In 2009, when the BJP was at a decadal nadir, and the BSP registered its best outing by winning 21 seats, it only won two reserved seats.
And in 2019, of the 10 seats the BSP won courtesy a near-total index of opposition unity in Uttar Pradesh, again, only two of those were reserved seats.
History, therefore, shows us that the BSP has shrunk geographically to a solitary state, with its electoral viability reduced to a critical dependency on allies.
That leaves only one question: who will benefit from the decline of the BSP in 2024, and how?
Soon after the Uttar Pradesh assembly elections of March 2022, in which the BSP won just one seat, Swarajya conducted a detailed analysis to try and answer precisely this question.
The results were instructive. They showed that the BSP’s Muslim vote shifted to the SP, and, pertinently, that the BSP has become largely irrelevant to the BJP’s fortunes because a significant portion of the Dalit vote has already gone to the BJP.

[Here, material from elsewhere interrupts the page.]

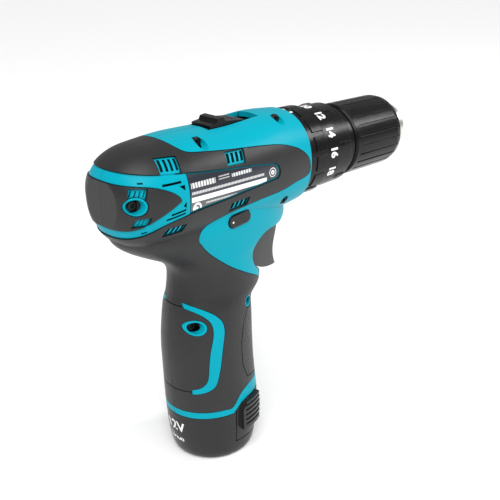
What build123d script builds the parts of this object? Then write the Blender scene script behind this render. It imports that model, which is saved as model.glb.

For 2024, this means that the BSP’s decision to contest elections alone will split the vote, reduce the index of opposition unity, lower the vote share required for the BJP to win a seat, and put Akhilesh Yadav in a spot.
It is quite possible that if the situation stays the same, the BJP could very well win 75 seats with over 53 per cent of the vote share in Uttar Pradesh.
That would negate the efforts of the Telangana club and the Bharat jodo yatris, since it is a given that any party sweeping Uttar Pradesh will receive the nation’s mandate.
And the moral of our story? Movements which seek to capitalise on the identity vote electorally, and focus on personalities rather than policies and governance, will not enjoy an extended tenure in Indian politics.
At best, they may relish success in selected pockets for a while, but in the long run, they will be swept aside.
Mayawati may have had her moments in the sun, but a final dusk is now falling on her, and her version of identity politics, because the Dalits of India have decided that these have no place in their aspirations. This is how political parties in India die, and there is no escape.